L’impressione che si ricava a Bruxelles è che i policy-makers europei vedano con favore la Legge sulle organizzazioni caritatevoli – seppur con qualche distinguo – mentre voci critiche si sono levate per sottolineare alcuni aspetti della Legge sull’amministrazione delle ong finanziate dall’estero che potrebbero nuocere alle attività delle numerose ong e fondazioni europee operanti in Cina per promuovervi lo sviluppo di un’autonoma società civile, nonché democrazia e diritti umani.

Sia il dibattito in corso sulla questione dello status di economia di mercato sia quello relativo alle recenti disposizioni legislative riguardo le ong finanziate dall’estero e le organizzazioni caritatevoli mostrano l’esistenza di varie posizioni in seno alla Ue, all’interno delle istituzioni europee di Bruxelles, ma anche all’interno – e tra – i 28 paesi membri.
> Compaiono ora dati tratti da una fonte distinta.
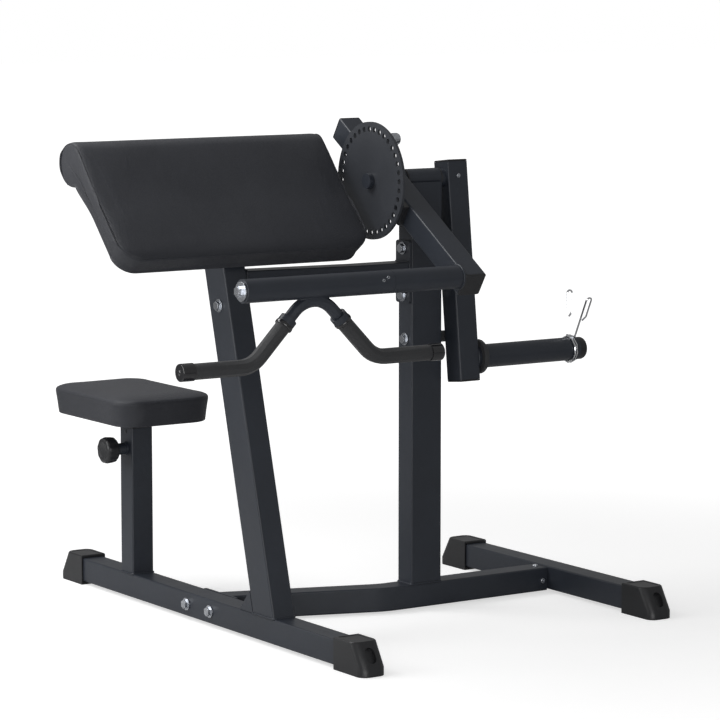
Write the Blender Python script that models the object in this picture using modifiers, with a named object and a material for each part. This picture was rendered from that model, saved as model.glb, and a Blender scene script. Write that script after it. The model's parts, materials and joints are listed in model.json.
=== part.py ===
"""Plate loaded biceps curl machine, one object for each piece, at its real size in metres.

The person sits at +Y and looks along -Y over the arm pad. Z is up, and the floor is Z = 0. The
plates go on a sleeve at the +X side. Places are worked out from the rear post: its -X face is
X = 0 and its -Y face is Y = 0 while the pieces are laid out, and a root empty then carries the
whole machine so that the origin lies under the middle of it.
"""

from math import acos, ceil, cos, pi, radians, sin, tan

import bmesh
import bpy
from mathutils import Matrix, Vector

# Fits
GAP = 0.0003                    # between two pieces that touch, slide or turn on each other

# Square tube that the whole frame is welded from
TUBE = 0.0508
TUBE_WALL = 0.0025
TUBE_EDGE = 0.0035              # outer corner radius
DEEP_TUBE = 0.0762               # long side of the rear post and of the leaning post

# Rails on the floor, and the moulded caps that are their feet
FRONT_RAIL_X = -0.4127
FRONT_RAIL_NEAR = -0.479        # tips of the feet
FRONT_RAIL_FAR = 0.7265
REAR_RAIL_X = 0.381
REAR_RAIL_NEAR = -0.3625
REAR_RAIL_FAR = 0.402
RAIL_LIFT = 0.0071              # underside of the rails above the floor
FOOT_LENGTH = 0.100
FOOT_NOSE = 0.028               # run of the sloping nose
FOOT_BAND = 0.016               # upright band round the sole
FOOT_CORNER = 0.018             # corners of the nose, seen from above
FOOT_SIDE = 0.004               # wall beside the rail
FOOT_CROWN = 0.0065             # wall above the rail
FOOT_SOCKET = 0.055             # how far a rail goes in
FOOT_EDGE = 0.002
FOOT_POCKET_WIDTH = 0.021
FOOT_POCKET_HEIGHT = 0.033
FOOT_POCKET_DEPTH = 0.008
FOOT_INSET = 0.007              # margin of the sunk panel on the top
FOOT_INSET_DEPTH = 0.001

# Cross beam between the rails, bent in plan, with a bolted flange and a stub inside its rear end
BEAM_LIFT = 0.0041
BEAM_BEND_X = -0.055
BEAM_BEND = radians(18.8)
BEND_RADIUS = 0.15
BEAM_FLANGE_LENGTH = 0.132
FLANGE = 0.006                  # thickness of every bolted flange
FLANGE_EDGE = 0.006             # corner radius in outline
BEAM_BOLT_SPACING = 0.0925
STUB_LENGTH = 0.090
STUB_WALL = 0.003

# Bolts
BOLT_RADIUS = 0.005
BOLT_HEAD_FLATS = 0.017
BOLT_HEAD = 0.0065
BOLT_WASHER_RADIUS = 0.0135
NUT_WASHER_RADIUS = 0.011
BOLT_WASHER = 0.002

# Seat post, and the pull pin that holds the seat
SEAT_POST_Y = 0.4320
SEAT_POST_TOP = 0.371
LINER_LIP = 0.003
LINER_LENGTH = 0.070
STEM = 0.040
STEM_WALL = 0.002
STEM_EDGE = 0.0035
STEM_BOTTOM = 0.170
SEAT_PIN_Z = 0.3257
SEAT_PIN_RADIUS = 0.006
SEAT_PIN_TRAVEL = 0.010
SEAT_HOLE_PLAY = 0.001          # radial play of the pin in the holes of the stem
SEAT_HOLES = 7
SEAT_HOLE_PITCH = 0.020
PIN_BOSS_RADIUS = 0.015
PIN_BOSS_BASE = 0.005
PIN_BOSS_LENGTH = 0.024
PIN_NECK_RADIUS = 0.0125
SEAT_KNOB_RADIUS = 0.027
SEAT_KNOB_LENGTH = 0.0295
SEAT_KNOB_TAPER = 0.0065        # at its back, where it is hollow and slides over the boss
SEAT_KNOB_END = 0.0565          # outer face of the knob, from the face of the post

# Seat
SEAT_X = -0.417
SEAT_Y = 0.444
SEAT_WIDTH = 0.2335
SEAT_DEPTH = 0.340
SEAT_CORNER = 0.058
SEAT_CORNER_LEAST = 0.018       # corner radius of the innermost outlines
SEAT_BOTTOM = 0.3915
SEAT_SEAM = 0.4435
SEAT_CROWN = 0.0125             # rise of the middle above the seam
SEAT_DRAW = 0.006               # how far the sides pull in below the seam
SEAT_WALL = ((1, 0), (1.1, 0.35), (0.45, 0.8), (0, 1))              # share of the draw, of the height
SEAT_DOME = ((0.08, 0.3), (0.3, 0.6), (0.7, 0.85), (1.3, 1))        # share of the corner, of the crown
SEAT_BOARD = 0.012
SEAT_BOARD_INSET = 0.016
SEAT_PLATE = 0.004
SEAT_PLATE_SIDE = 0.130

# Leaning post under the arm pad
LEAN = radians(15.0)
LEAN_FOOT_Y = -0.1565           # its -Y face at the top of the rail
GUSSET = 0.006
GUSSET_REACH = 0.050
GUSSET_HEIGHT = 0.044

# Arm pad: a roll at the person's side and a slab that slopes down from it
PAD_X = -0.4105
PAD_WIDTH = 0.580
PAD_SLOPE = radians(46.7)
ROLL_Y = 0.186
ROLL_Z = 0.9514
ROLL_RADIUS = 0.0465
ROLL_EDGE = 0.004
ROLL_SIDES = 32
PAD_TOP = 0.0404                # face of the slab above the middle of the roll
PAD_THICK = 0.054
PAD_LENGTH = 0.2803             # from the middle of the roll to the front seam
PAD_CORNER = 0.050
PAD_DRAW = 0.006
PAD_CROWN = 0.0022
PAD_SEAM = 0.0035               # below the face of the slab
PAD_BACK = 0.008                # how far the slab runs on behind the middle of the roll
PAD_WALL = ((1, 0), (0.75, 0.25), (0.3, 0.6))       # share of the draw, of the thickness
PAD_BOARD = 0.009
PAD_BOARD_INSET = 0.026
PAD_BOARD_START = 0.056         # from the middle of the roll
PAD_PLATE = 0.005
PAD_PLATE_WIDTH = 0.240
PAD_PLATE_LENGTH = 0.170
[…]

Una situazione che non rende facile all’Ue assumere una chiara e netta posizione su queste tematiche, al contrario degli Stati Uniti che sembrano prediligere un approccio più tranchant verso la Cina e che hanno talvolta criticato l’Europa per la sua tendenza al compromesso.

La politica dell’“impegno costruttivo” – seppur declinata in maniera diversa a seconda del momento e della questione trattata – sembra comunque ancora dominare l’approccio di Bruxelles verso il gigante asiatico, come tra l’altro si evince dalla lettura dell’ultimo documento Ue sulla Cina – l’Agenda strategica Ue-Cina 2020. C’è da chiedersi, però, per quanto tempo ancora questo approccio possa durare, essendo sotto attacco sia da molteplici partiti politici all’interno dell’Europa — come dimostra il dibattito sullo status di economia di mercato – che dai nostri tradizionali alleati e partner asiatici, in primis Stati Uniti e Giappone. Per ora, l’Europa vede il bicchiere delle riforme ancora mezzo pieno. C’è da sperare che ulteriori cambiamenti in senso liberal-democratico all’interno della Cina possano permettere all’Europa di continuare in un tale approccio. Se ciò non avvenisse e le chiusure aumentassero, è probabile che il vecchio continente segua Washington e Tokyo sulla via di un “contenimento costruttivo”.